Conejo Mountain Funeral Home, Memorial Park and Crematory is a funeral home and cemetery in Camarillo, Ventura County, California, established in 1965.

==Background==

The original cemetery was a way of fighting off developers who proposed to buy chunks of property owned by Camarillo rancher Mary Smith, known for being opinionated and a woman of action. Mrs. Smith "soaked the farm" to raise $100,000.00 needed to get the cemetery project off the ground. "I just had no use for subdividers..."

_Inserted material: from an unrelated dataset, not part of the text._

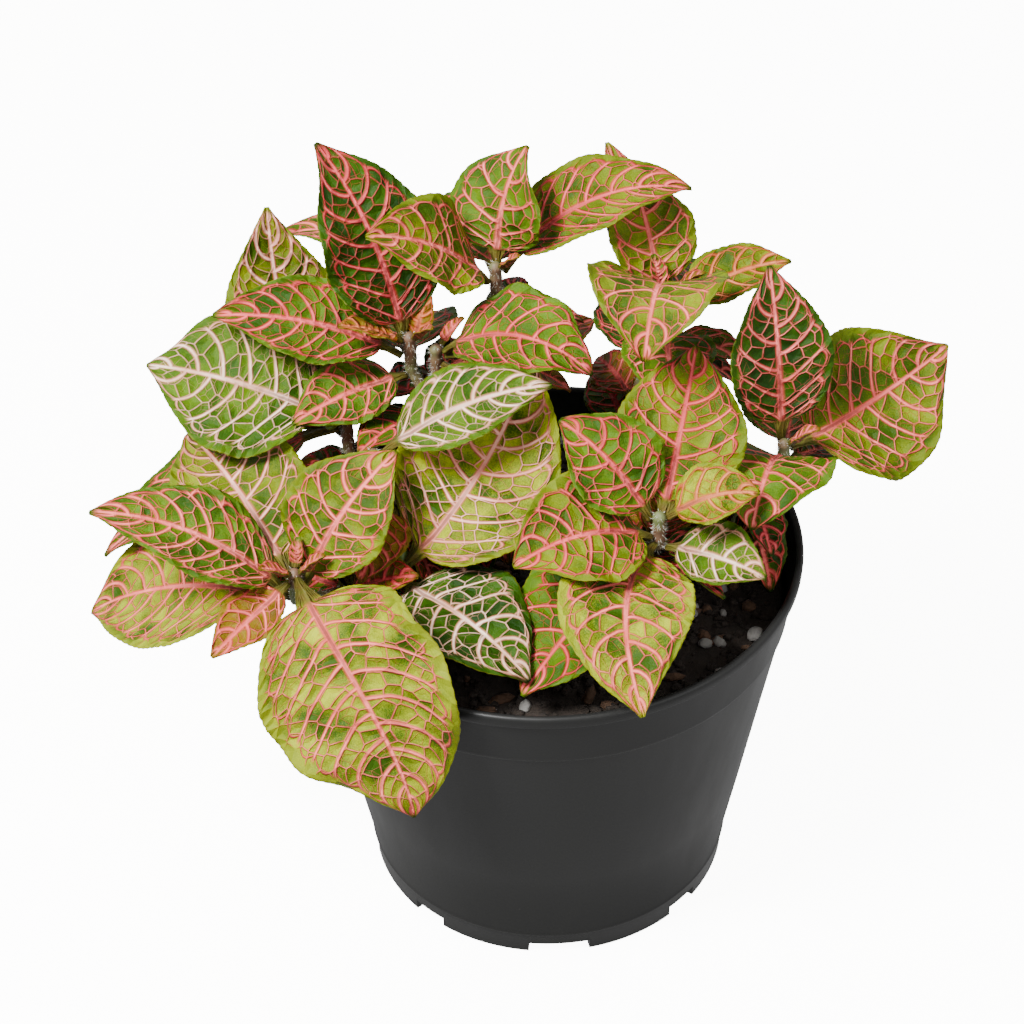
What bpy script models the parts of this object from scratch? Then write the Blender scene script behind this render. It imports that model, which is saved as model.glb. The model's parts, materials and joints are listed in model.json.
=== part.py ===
"""Potted nerve plant (Fittonia) in a 12 cm nursery pot.

Metres, +Z up. The origin is on the floor, under the middle of the whole plant.
Ten stems rise from the soil and carry broad oval leaves; nothing moves.
"""

import math
import random

import bmesh
import bpy
from mathutils import Vector
from mathutils.bvhtree import BVHTree

MM = 0.001

# Driving dimensions of the pot, in millimetres.
RIM_RADIUS = 60.0
POT_HEIGHT = 94.0
WALL = 1.2
LIP_HEIGHT = 3.0
COLLAR_HEIGHT = 15.5
FOOT_HEIGHT = 7.0
FLOOR_Z = 3.5
NOTCH_HEIGHT = 3.0
COLLAR_RADIUS = RIM_RADIUS - 2.8
FOOT_RADIUS = 0.742 * RIM_RADIUS
DRAIN_RADIUS = 3.0
DRAIN_RING = 26.0
DRAIN_COUNT = 6
DRAIN_TURN = 11.0
SEAT_GAP = 0.3

# Soil.
SOIL_TOP = POT_HEIGHT - 11.0

# Stems.
STEM_RADIUS = 1.6
STEM_STEPS = 9
STEM_SIDES = 8
STRAIGHT_TOP = 9.0

# Leaves.
LEAF_THICKNESS = 0.6
LEAF_ROWS = 8
LEAF_COLUMNS = 4
STALK_SHARE = 1 / LEAF_ROWS
STALK_HALF_WIDTH = 0.9
TIP_HALF_WIDTH = 0.5
NODE_STEP = 1.6
CLEARANCE = 0.45
RANDOM_SEED = 7

# Stem: where it leaves the soil (x, y) and where its tip is (x, y, z).
STEMS = {
    "a": ((-38, -16), (-56, -26, 109)),
    "b": ((-22, 18), (-30, 22, 138)),
    "c": ((-6, 26), (-10, 35, 148)),
    "d": ((20, 22), (29, 30, 142)),
    "e": ((20, -12), (25, -20, 118)),
    "f": ((42, 4), (55, 5, 118)),
    "g": ((-18, 8), (-24, 20, 136)),
    "h": ((-28, -18), (-35, -20, 103)),
    "i": ((-38, 8), (-45, 12, 122)),
    "j": ((-30, -4), (-38, -8, 128)),
}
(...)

The Smith Ranch, begun in 1936 by J.V. (Jake) and Mary Smith. With the passing of Jake in 1949, Mary had farmed the ranch herself with the help of farmhands. Originally 800 acre, the property today only consists of the 119 acre of the cemetery. Due to the generosity of Mary Smith, the Camarillo Sanitary District treatment plant takes up a portion of the original 800 acre.

The historic Chapel of the Islands, built in 1942 and was originally named Mary Star of the Sea Catholic Church in Port Hueneme, California. In 1962 this church was part of the 33 acre Urban Renewal Project in Port Hueneme and had to be relocated or lost forever. In 1966 Mary Smith's bid to buy the church was accepted and the church was moved to the cemetery in February 1966 using portable aircraft landing strips to its new home in the middle of the former bean field turned cemetery.

Mary Smith died in October 1992 and was quoted, "I pray the good Lord doesn't send me to the city to finish my days. When they move me, I hope they move me feet first. I would rather die with my boots on than off."

Since 1965, the cemetery has constructed mausoleum buildings and a state of the art funeral and cremation facility was dedicated in May 2007.

==Notable burials==
- L. Macon Epps (1920–2012), engineer, inventor, author, and poet.
- Don Iwerks (1929-2026), Disney Executive and Founder of Iwerks Entertainment
- Emil Sitka (1914–1998), an actor who worked with The Three Stooges.
- Frank B. McDonald (1899–1980), film director.